-- AIM --
Write out the listing in full, matching it word for word.

----

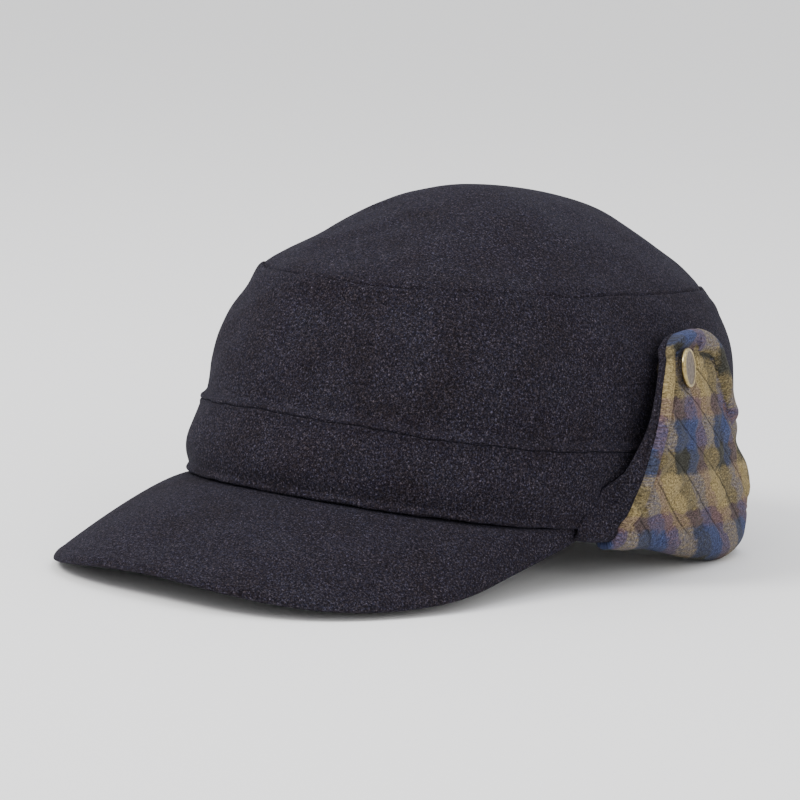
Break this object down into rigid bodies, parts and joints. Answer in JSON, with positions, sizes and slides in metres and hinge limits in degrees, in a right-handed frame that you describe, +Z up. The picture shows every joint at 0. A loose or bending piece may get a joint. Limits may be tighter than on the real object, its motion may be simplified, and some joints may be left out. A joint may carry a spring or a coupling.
{
  "type": "cap with earflaps",
  "caption": "Wool field cap with a low round crown, a short arched peak and quilted earflaps turned up and snapped to the crown.",
  "frame": {"origin": "on the table under the middle of the cap", "axes": "+Z up, the wearer faces -Y, +X is the wearer's left; the cap lies on its peak and flaps"},
  "size_m": [0.1908, 0.2608, 0.1262],
  "materials": {
    "wool": "felted wool melton, dark navy grey, heathered",
    "lining": "brushed cotton flannel, checked, quilted in diamonds",
    "brass": "antique brass, pressed"
  },
  "bodies": {
    "root": {"crown_top": "wool", "crown_wall": "wool", "band": "wool", "peak": "wool", "left_flap_shell": "wool", "left_flap_lining": "lining", "left_snap_cap": "brass", "left_snap_stud": "brass", "right_flap_shell": "wool", "right_flap_lining": "lining", "right_snap_cap": "brass", "right_snap_stud": "brass"}
  },
  "joints": []
}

----

-- SOLUTION TO THIS PROBLEM --
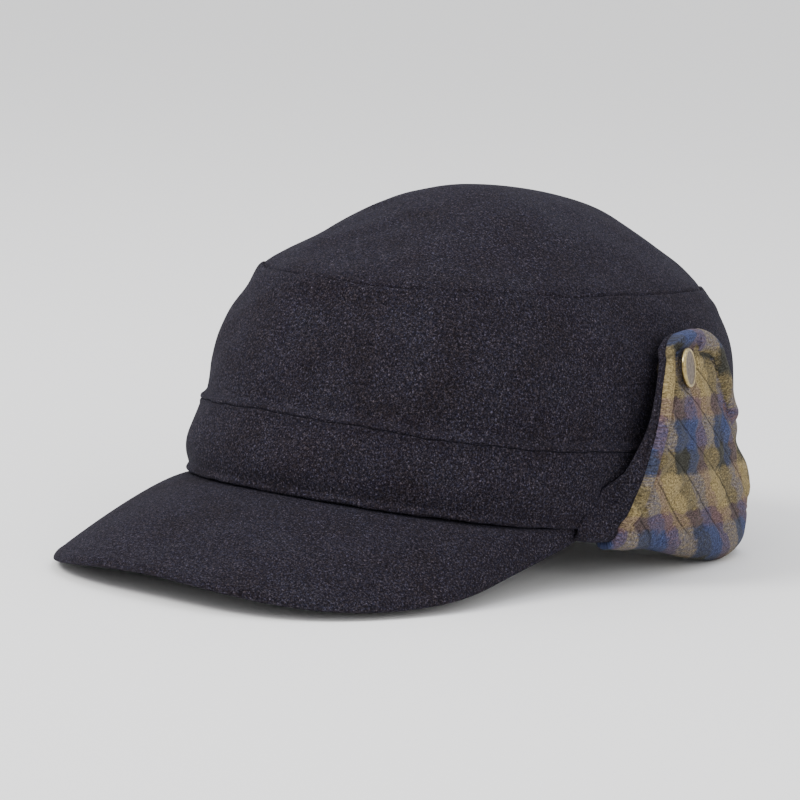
Break this object down into rigid bodies, parts and joints. Answer in JSON, with positions, sizes and slides in metres and hinge limits in degrees, in a right-handed frame that you describe, +Z up. The picture shows every joint at 0. A loose or bending piece may get a joint. Limits may be tighter than on the real object, its motion may be simplified, and some joints may be left out. A joint may carry a spring or a coupling.
{
  "type": "cap with earflaps",
  "caption": "Wool field cap with a low round crown, a short arched peak and quilted earflaps turned up and snapped to the crown.",
  "frame": {"origin": "on the table under the middle of the cap", "axes": "+Z up, the wearer faces -Y, +X is the wearer's left; the cap lies on its peak and flaps"},
  "size_m": [0.1908, 0.2608, 0.1262],
  "materials": {
    "wool": "felted wool melton, dark navy grey, heathered",
    "lining": "brushed cotton flannel, checked, quilted in diamonds",
    "brass": "antique brass, pressed"
  },
  "bodies": {
    "root": {"crown_top": "wool", "crown_wall": "wool", "band": "wool", "peak": "wool", "left_flap_shell": "wool", "left_flap_lining": "lining", "left_snap_cap": "brass", "left_snap_stud": "brass", "right_flap_shell": "wool", "right_flap_lining": "lining", "right_snap_cap": "brass", "right_snap_stud": "brass"}
  },
  "joints": []
}